Public Systems and Accreditation
Many states’ public systems of postsecondary education were facing existential challenges even before the global pandemic. These challenges arose from both external and internal pressures. On the external side, demographics are shifting in most states, with fewer high school graduates; and as colleges and universities lose enrollments, state leaders (legislators, governors, and system heads) are seeking solutions to accommodate the current realities. These realities are quite different from those 20-40 years ago when most systems were formed to ensure affordable educational opportunities for growing numbers of high school graduates. While the goals are the same, many states have more institutions than they need or can afford.
The internal pressures resulting in challenges include the perseverance of policies and practices that were never designed to be cost effective nor to help all students succeed. Except for professional programs, most institutions do not gear their programs towards the employment of their graduates. In part due to rising costs, employment prospects are becoming a public expectation.

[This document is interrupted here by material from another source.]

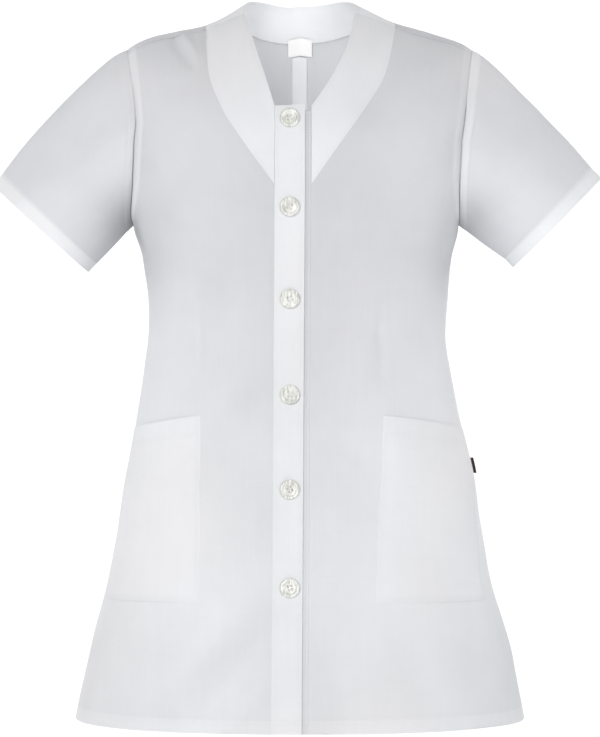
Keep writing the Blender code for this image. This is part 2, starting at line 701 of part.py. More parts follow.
def sleeve(cuff, side, front, back, material):
    """A tube from the armhole to the cuff, drawn back from the panels' edges."""
    armpit = len(level_rows()) - ARMHOLE_ROWS - 1
    front_edge = [(i, row[-1]) for i, row in enumerate(front)][armpit:]
    back_edge = [(i, row[-1]) for i, row in enumerate(back)][armpit:]
    front_shifts, back_shifts = edge_shifts(front), edge_shifts(back)
    loop = [k for _, k in front_edge] + [k for _, k in reversed(back_edge[1:-1])]
    away = [-front_shifts[i, SIDE_COLUMN] for i, _ in front_edge]
    away += [-back_shifts[i, BACK_COLUMNS] for i, _ in reversed(back_edge[1:-1])]
    for place, back_row in ((0, back_edge[0][0]), (len(front_edge) - 1, back_edge[-1][0])):
        away[place] = away[place] - back_shifts[back_row, BACK_COLUMNS]
    away = [way.normalized() for way in away]

    top = max(range(len(loop)), key=lambda i: loop[i].point.z)
    around = [0.0]
    for here, after in zip(loop, loop[1:] + loop[:1]):
        around.append(around[-1] + (after.point - here.point).length)
    cuff_top, cuff_foot = Vector((cuff.top_x, 0.0, cuff.top_z)), Vector((cuff.foot_x, 0.0, cuff.foot_z))
    centre = 0.5 * (cuff_top + cuff_foot)
    upright = 0.5 * (cuff_top - cuff_foot)
    axis = Vector((side * abs(upright.z), 0.0, -abs(upright.x))).normalized()

    rings = []
    starts = [k.point + way * HALF_SEAM for k, way in zip(loop, away)]
    low, high = loop[0].point.z, loop[top].point.z
    cuffs = []
    for i in range(len(loop)):
        if i <= top:
            angle = math.pi * (1.0 - around[i] / around[top])
        else:
            angle = -math.pi * (around[i] - around[top]) / (around[-1] - around[top])
        deep = Vector((0.0, -CUFF_HALF_DEPTH * math.sin(angle), 0.0))
        cuffs.append(centre + upright * math.cos(angle) + deep)
    for share in SLEEVE_RINGS:
        ring = []
        for start, rim in zip(starts, cuffs):
            end = rim - axis * SLEEVE_HEM
            height = (start.z - low) / (high - low)
            way = SLEEVE_STARTS[1].lerp(SLEEVE_STARTS[0], height)
            way = Vector((side * way.x, way.y, way.z)).normalized()
            bend = start + way * (end - start).length * cuff.lead
            ring.append(start.lerp(bend, share).lerp(bend.lerp(end, share), share))
        rings.append(ring)
    hem_line = [point + axis * HEM_STEP for point in rings[-1]]
    rings += [hem_line, cuffs]
    normals = ring_normals(rings)
    for i, way in enumerate(away):
        over = normals[0][i].dot(-way)
        if over < 0.0:
            normals[0][i] = (normals[0][i] + way * over).normalized()
    inner = []
    for k, ring in enumerate(rings):
        depth = HEM_CLOTH if k >= len(SLEEVE_RINGS) else CLOTH
        inner.append([point - normal * depth for point, normal in zip(ring, normals[k])])
    return wall_object("sleeve_" + cuff.side, rings, inner, material, ring=True)


def ring_normals(rings):
    """Outward normals of a tube."""
    normals = []
    for k, ring in enumerate(rings):
        before, after = rings[max(k - 1, 0)], rings[min(k + 1, len(rings) - 1)]
        middle = sum(ring, Vector()) / len(ring)
        line = []
        for i, point in enumerate(ring):
            along = after[i] - before[i]
            across = ring[(i + 1) % len(ring)] - ring[i - 1]
            normal = along.cross(across).normalized()
            line.append(normal if normal.dot(point - middle) > 0.0 else -normal)
        normals.append(line)
    return normals


def pocket_grid(front):
    rows = front[POCKET_FOOT_ROW:POCKET_TOP_ROW + 1]
    return [row[DART_COLUMN:POCKET_COLUMN + 1] for row in rows]


def strip_grid(back):
    """The felled allowance on the inside of the centre back seam."""
    runs = []
    for row in back:
        z = row[0].point.z
        if STRIP_FOOT_Z < z < STRIP_TOP_Z - STRIP_LAST_STEP:
            runs.append(back_run_at(0.0, z))
    runs = [back_run_at(0.0, STRIP_FOOT_Z)] + runs + [back_run_at(0.0, STRIP_TOP_Z)]
    return [[knot(turn_at(x, run, False), run, -CLOTH - STRIP_GAP) for x in STRIP_X] for run in runs]


def label_grid():
    grid = []
    for z in (LABEL_FOOT_Z, 0.5 * (LABEL_FOOT_Z + LABEL_TOP_Z), LABEL_TOP_Z):
        run = back_run_at(0.0, z)
        lines = (-LABEL_HALF_WIDTH, 0.0, LABEL_HALF_WIDTH)
        grid.append([knot(turn_at(x, run, False), run, -LABEL_DEPTH) for x in lines])
    return grid


def button(name, z, material):
    """A turned disc with a raised rim and a shallow dish."""
    vertices = []
    for share, height in BUTTON_PROFILE:
        r = share * BUTTON_RADIUS
        for side in range(BUTTON_SIDES):
            angle = 2.0 * math.pi * side / BUTTON_SIDES
            vertices.append(Vector((r * math.cos(angle), r * math.sin(angle), height)))
    faces = []
    for ring in range(len(BUTTON_PROFILE) - 1):
        for side in range(BUTTON_SIDES):
            a, b = ring * BUTTON_SIDES + side, ring * BUTTON_SIDES + (side + 1) % BUTTON_SIDES
            c, d = b + BUTTON_SIDES, a + BUTTON_SIDES
            faces += [(a, b, c), (a, c, d)]
    for first in (0, len(BUTTON_PROFILE) - 1):
        middle = len(vertices)
        vertices.append(Vector((0.0, 0.0, BUTTON_PROFILE[first][1])))
        for side in range(BUTTON_SIDES):
            a, b = first * BUTTON_SIDES + side, first * BUTTON_SIDES + (side + 1) % BUTTON_SIDES
            faces.append((middle, b, a) if first == 0 else (middle, a, b))
    run = run_at(BUTTON_X, z)
    seat = knot(turn_at(BUTTON_X, run), run, PLACKET_RAISE + BUTTON_STAND)
    thing = mesh_object(name, vertices, faces, material)
    turned = seat.normal.to_track_quat("Z", "Y").to_matrix().to_4x4()
    thing.matrix_world = Matrix.Translation(seat.point) @ turned
    return thing


def side_tag(material):
    """A short folded tape that stands out of the left side seam."""
    half = 0.5 * TAG_CLOTH
    fold = TAG_REACH - half
    outline = [(0.0, -half), (fold, -half), (TAG_REACH, 0.0), (fold, half), (0.0, half)]
    vertices = []
    for z in (TAG_FOOT_Z, TAG_TOP_Z):
        root = body_point(90.0, z - CHEST_Z)
        root += body_normal(90.0, z - CHEST_Z) * LAYER_GAP
        vertices += [root + Vector((out, side, 0.0)) for out, side in outline]
    count = len(outline)
    faces = [(0, k + 1, k) for k in range(1, count - 1)]
    faces += [(count, count + k, count + k + 1) for k in range(1, count - 1)]
    for k in range(count):
        a, b = k, (k + 1) % count
        faces += [(a, b, b + count), (a, b + count, a + count)]
    return mesh_object("side_tag", vertices, faces, material)


def material(name, colour, roughness):
    made = bpy.data.materials.new(name)
    made.use_nodes = True
    shader = made.node_tree.nodes["Principled BSDF"]
    shader.inputs["Base Color"].default_value = (*colour, 1.0)
    shader.inputs["Roughness"].default_value = roughness
    shader.inputs["Metallic"].default_value = 0.0
    return made


def build_tunic():
    for old in list(bpy.data.objects):
        bpy.data.objects.remove(old, do_unlink=True)
    cloth = material("white_poplin", (0.86, 0.87, 0.89), 0.85)
    pearl = material("pearl_button", (0.84, 0.82, 0.74), 0.25)
    label_cloth = material("label_satin", (0.90, 0.89, 0.87), 0.55)
    tag_cloth = material("dark_brown_tape", (0.06, 0.03, 0.025), 0.80)
    fronts = {side: front_grid(side) for side in (RIGHT, LEFT)}
    backs = {side: back_grid(side) for side in (RIGHT, LEFT)}
    for side, word, cuff in ((RIGHT, "right", CUFFS[0]), (LEFT, "left", CUFFS[1])):
        panel("front_" + word, fronts[side], cloth, hem_rows=HEM_ROWS)
        panel("back_" + word, backs[side], cloth, hem_rows=HEM_ROWS)
        panel("collar_front_" + word, collar_front_grid(side), cloth, DOUBLE)
        sleeve(cuff, side, fronts[side], backs[side], cloth)
        pocket = moved(pocket_grid(fronts[side]), LAYER_GAP + CLOTH)
        panel("pocket_" + word, pocket, cloth)
    panel("placket_right", placket_grid(PLACKET_RIGHT_X, PLACKET_RAISE), cloth, DOUBLE)
    panel("placket_left", placket_grid(PLACKET_LEFT_X, -LAP_DEPTH), cloth, DOUBLE)
    panel("collar_back", collar_back_grid(), cloth, DOUBLE)
    panel("centre_back_seam", strip_grid(backs[LEFT]), cloth)
    panel("neck_label", label_grid(), label_cloth, LABEL_CLOTH)
    side_tag(tag_cloth)
    for number, z in enumerate(BUTTON_ZS, 1):
        button("button_" + str(number), z, pearl)
    holder = bpy.data.objects.new("held_at_shoulders", None)
    bpy.context.collection.objects.link(holder)
    for thing in list(bpy.context.collection.objects):
        if thing.type == "MESH":
            thing.parent = holder


build_tunic()
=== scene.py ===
import math

import bpy
import numpy as np
from mathutils import Matrix, Vector


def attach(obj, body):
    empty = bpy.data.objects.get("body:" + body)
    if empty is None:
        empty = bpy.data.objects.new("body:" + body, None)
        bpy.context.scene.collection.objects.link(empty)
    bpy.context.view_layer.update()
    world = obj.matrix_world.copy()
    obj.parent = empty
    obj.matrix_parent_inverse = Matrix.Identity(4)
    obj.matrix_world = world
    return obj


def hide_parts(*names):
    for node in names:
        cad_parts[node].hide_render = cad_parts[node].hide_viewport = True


# A white medical tunic, filled out as it is worn and empty inside.
# Metres. Up is +z, the wearer's left is +x and the back is +y.

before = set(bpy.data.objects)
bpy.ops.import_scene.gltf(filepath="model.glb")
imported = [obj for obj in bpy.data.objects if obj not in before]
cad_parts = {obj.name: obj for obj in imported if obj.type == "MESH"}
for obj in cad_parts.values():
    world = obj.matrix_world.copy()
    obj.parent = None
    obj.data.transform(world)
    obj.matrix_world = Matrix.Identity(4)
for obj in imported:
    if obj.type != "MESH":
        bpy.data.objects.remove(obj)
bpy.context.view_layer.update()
print("frame loaded:", len(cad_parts), "nodes")


# small helpers for shapes and node trees
def mix(a, b, share):
    return a + (b - a) * share


def ease(share):
    share = np.clip(share, 0.0, 1.0)
    return share * share * (3.0 - 2.0 * share)


def addObject(name, data):
    thing = bpy.data.objects.new(name, data)
    bpy.context.scene.collection.objects.link(thing)
    return thing


# each socket takes a constant or the output that is linked to it
def setSockets(tree, node, sockets):
    for key, value in sockets.items():
        if isinstance(value, bpy.types.NodeSocket):
            tree.links.new(value, node.inputs[key])
        else:
            node.inputs[key].default_value = value


def addNode(tree, kind, sockets=None, **settings):
    node = tree.nodes.new(kind)
    for key, value in settings.items():
        setattr(node, key, value)
    setSockets(tree, node, sockets or {})
    return node


def doMath(tree, operation, *values):
    return addNode(tree, "ShaderNodeMath", dict(enumerate(values)), operation=operation).outputs[0]


# paint(tree) gives the sockets of the shader
def newMaterial(name, paint):
    made = bpy.data.materials.new(name)
    made.use_nodes = True
    setSockets(made.node_tree, made.node_tree.nodes["Principled BSDF"], paint(made.node_tree))
    return made


# camera, floor and light

studio = {
    "cameraAway": 3.0,              # in front of the shoulders
    "cameraHeight": -0.397,
    "lens": 163.6,
    "floorHeight": -1.40,           # the floor of someone standing in the tunic
    "floorReach": 9.0,
    "wallAway": 3.2,                # the floor curves up into a wall behind
    "wallHeight": 5.0,
    "wallCurve": 1.2,
    "curveSteps": 24,
    "floorColour": (0.93, 0.93, 0.935, 1.0),
    "skyColour": (0.985, 0.99, 1.0, 1.0),
    "skyStrength": 0.21,
    # place, size, watts and the point that the lamp faces
    "lamps": {
        "keyLamp": ((-1.1, -3.3, 0.60), (1.6, 1.6), 62.0, (0.0, 0.0, -0.4)),
        "fillLamp": ((1.5, -3.2, 0.2), (1.5, 1.5), 33.0, (0.0, 0.0, -0.4)),
        "topLamp": ((0.2, -0.6, 2.4), (1.6, 1.2), 4.0, (0.0, 0.0, -0.4)),
        "wallLampLeft": ((-2.6, 1.2, 1.0), (1.0, 2.4), 66.0, (0.0, 3.0, 0.0)),
        "wallLampRight": ((2.6, 1.2, 1.0), (1.0, 2.4), 66.0, (0.0, 3.0, 0.0)),
        # stands for the light that real cloth lets through
        "insideLamp": ((0.0, -0.06, -0.15), (0.10, 0.05), 0.122, (0.0, 0.09, -0.03)),
    },
}


def aim(thing, place, target):
    thing.location = place
    thing.rotation_euler = (Vector(target) - Vector(place)).to_track_quat("-Z", "Y").to_euler()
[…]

Consequently, more and more state leaders are looking at consolidations and collaborations among previously independently accredited colleges and universities. As NCHEMS’ Senior Fellow, Aims McGuiness, put it “Only a few public colleges and universities fit the ‘stand-alone’ institutional model upon which regional accreditation standards are based.” Since about 2/3 of all higher education students attend a public institution that is part of a system, this seems a problem worth solving.
Funded by Lumina Foundation, A Framework for Action, is a tool for public higher education systems and accrediting organizations working together, both on a routine basis and when significant changes are contemplated by either party. The Framework is the product of consultation with executives of public systems and institutional and programmatic accrediting organizations that took place during fall 2020. Twenty-four leaders participated in a series of virtual consultations and meetings that produced the document. The project was led by CHEA, through its President Emeritus Judith Eaton, working with Barbara Brittingham, President Emeritus of the New England Commission of Higher Education, and Sally Johnstone, President of the National Center for Higher Education Management Systems.
Click here to read a copy of A Framework for Action.
As part of this project, it became obvious that many were unaware of the extent of the variations among public higher education systems. Aims McGuiness created State Higher Education Structures and Institutional Accreditation. This review of university and community college systems across the country should be very helpful to the accrediting community as well as policymakers.